By the time you see the model, your largest single buyer has already run it through a test you do not have access to and you do not see the results of.
Third, watch the public list. Commerce will, in time, publish the names of vendors participating in expanded form, because publishing it is the cheapest way to apply procurement pressure to the labs that have not signed. That list is a free filter. SMB procurement teams have been complaining for two years that AI vendor evaluation is a full-time job they do not have headcount for. The federal list collapses the first pass into a yes/no check. You still have to do your own evaluation on price, integration, accuracy on your use case, and the operational fit of the vendor's support model. The trust-and-safety evaluation, which is the one you were least equipped to run, is now done for you. Use that.

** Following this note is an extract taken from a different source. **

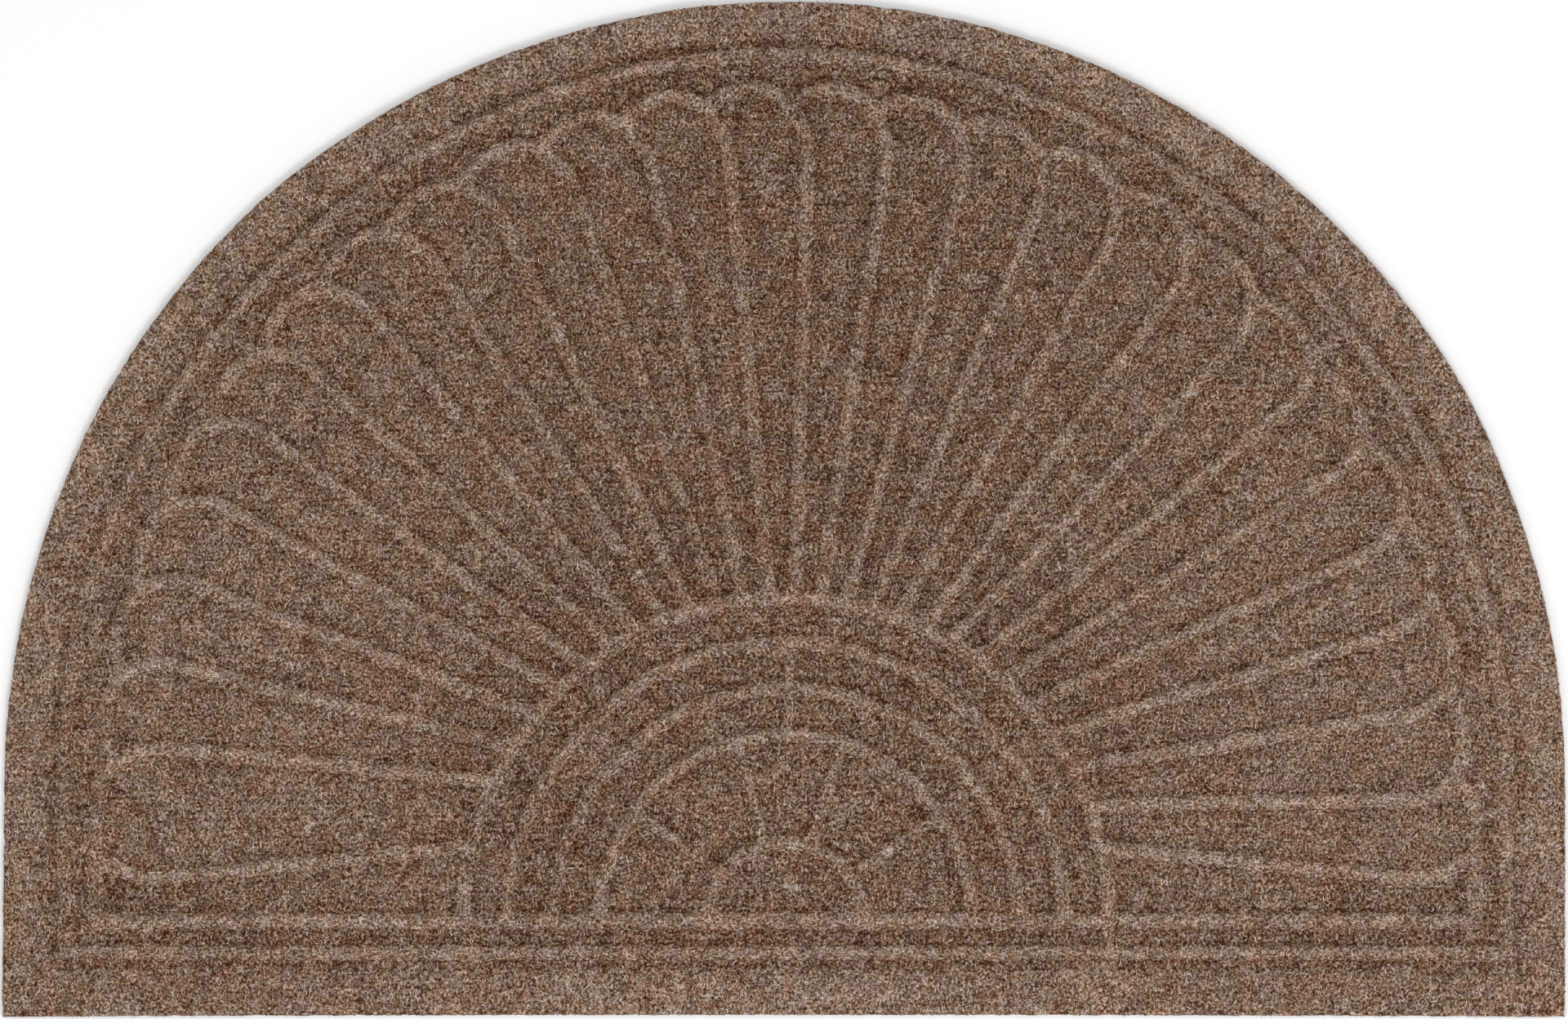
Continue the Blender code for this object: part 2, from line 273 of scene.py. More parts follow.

Fourth, and this is the one nobody is going to write you a memo about: keep your own internal evaluation log anyway. The federal review covers national-security failure modes. It does not cover the model regressing on your use case, or the vendor quietly degrading throughput, or a price hike on a SKU you depend on. Treat the federal test as a free background check, not a substitute for the boring internal red-team you should be running quarterly.
Looking Ahead
Watch the September procurement calendar. The federal AI buy cycle reopens after the summer recess, and the first GSA solicitations referencing Commerce-evaluated vendors will be the early tell on whether this announcement was a press release or a procurement floor. If a single major federal RFP lands with a Center for AI participation question on it, the voluntary regime is over and the floor is set. If three months pass with no procurement-side reference and no second cohort of vendors, the agreements were a handshake and the next news cycle resets the conversation.